Railway station in Hornslet, Denmark

Hornslet station is a railway station serving the railway town of Hornslet, a commuter town of the city of Aarhus, located on the peninsula of Djursland in Jutland, Denmark.

The station is located on the Grenaa railway line between Aarhus and Grenaa. It opened in 1877 with the opening of the Aarhus-Ryomgård section of the railway line. Since 2019, the station has been served by the Aarhus light rail system, a tram-train network combining tram lines in the city of Aarhus with operation on railway lines in the surrounding countryside.

== History ==

The station opened on 1 December 1877 as the railway company Østjyske Jernbane (ØJJ) opened a branch line from Aarhus to Ryomgård on the Randers-Ryomgaard-Grenaa Line from Randers to Grenaa. Just a few years later the trains starting running directly between Grenaa and Aarhus, with the Ryomgård-Randers section being reduced to a branch line used mostly for rail freight transport until it was closed altogether on 2 May 1971.

From 2016 to 2019, the station was temporarily closed along with the Grenaa railway line while it was being reconstructed and electrified to form part of the Aarhus light rail system, a tram-train network combining tram lines in the city of Aarhus with operation on railway lines in the surrounding countryside.
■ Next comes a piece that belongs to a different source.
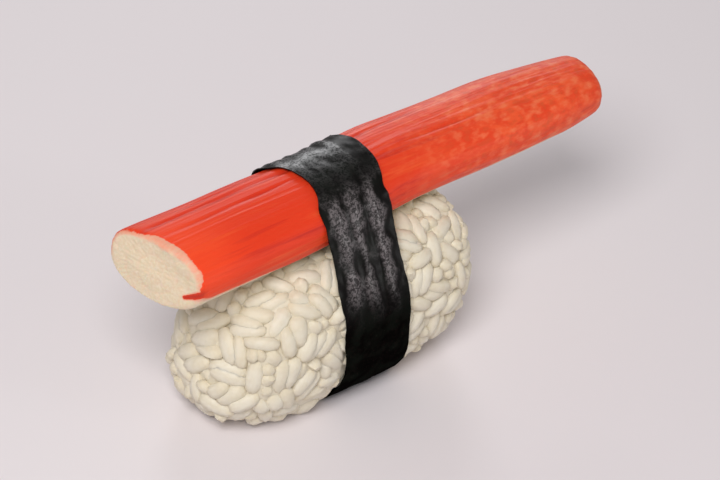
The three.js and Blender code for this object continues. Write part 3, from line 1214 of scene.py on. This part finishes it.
    def shape(self, work: Workpiece, bar: BarPoints) -> None:
        """Gives the bar its form, relief and painted numbers.

        Args:
            work: The bar.
            bar: Where each of its points lies on it.
        """
        form = self.form
        full = form.outline(bar.turn)
        half = np.stack(form.half_sizes(bar.x), axis=1)
        side = np.column_stack([bar.x, full * half])
        outward = unit(signed_power(full, form.squareness - 1.0) / half)

        crease = self.creases(side)
        lift = uneven(side, self.side_relief) - self.crease_depth * crease
        grown = side[:, 1:] + outward * lift[:, None]
        reach = np.hypot(grown[:, 0], grown[:, 1])
        y, z = (grown * bar.radius[:, None]).T
        inset = (1.0 - bar.radius) * reach
        flat = np.stack([np.zeros_like(y), y, z], axis=1)
        fold = self.folds(flat, bar, reach)
        relief = uneven(flat, self.face_relief) - self.fold_depth * fold
        away = np.sign(bar.face) * relief * smooth(inset, 0.0, self.relief_margin)

        axis_y, axis_z = form.axis(bar.x)
        work.move_to(np.stack([bar.x + form.lean(bar.x, y, z) + away, axis_y + y, axis_z + z], axis=1))
        from_cut = bar.x - form.start
        # The lip's mask also carries painted shade: the finish darkens the lip as if in shadow.
        lip = self.lip(flat) * smooth(from_cut, *self.lip_reach)
        skin = self.skin(side, outward, inset, bar.face)
        work.paint(
            crease=np.clip(crease * (1.0 - np.abs(bar.face)), 0.0, 1.0),
            fold=fold * np.abs(bar.face),
            skin=np.maximum(skin, np.clip(self.lip_strength * lip, 0.0, 1.0)),
            lip=lip,
            faded=smooth(bar.x, *self.faded),
            bright=smooth(from_cut, *self.bright_along) * smooth(side[:, 1], *self.bright_across),
        )

    def creases(self, side: np.ndarray) -> np.ndarray:
        """Tells where long creases run along the stick's top.

        Args:
            side: The points of the stick's side, from its axis.

        Returns:
            1 in a crease, 0 beside it.
        """
        x = side[:, 0]
        found = np.zeros(len(side))
        for number, run in enumerate(self.crease_runs):
            off = side[:, 1] - run.y - self.crease_sway * np.sin(x / self.crease_wave + number)
            started = smooth(x, run.start - self.crease_fading, run.start + self.crease_fading)
            faded = started * smooth(x, run.end + self.crease_fading, run.end - self.crease_fading)
            broken = 0.7 + 0.5 * wander(side, (9.0, 50.0, 50.0), 4.0 + number)
            found = np.maximum(found, hump(off, run.width) * faded * broken)
        return found * (side[:, 2] > 0)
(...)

Since 2019, the station has been served by Line L1 of the Aarhus light rail network, operated by the multinational transportation company Keolis.

== Architecture ==

The station building from 1877 was designed by the Danish architect Niels Peder Christian Holsøe (1826-1895), known for the numerous railway stations he designed across Denmark in his capacity of head architect of the Danish State Railways.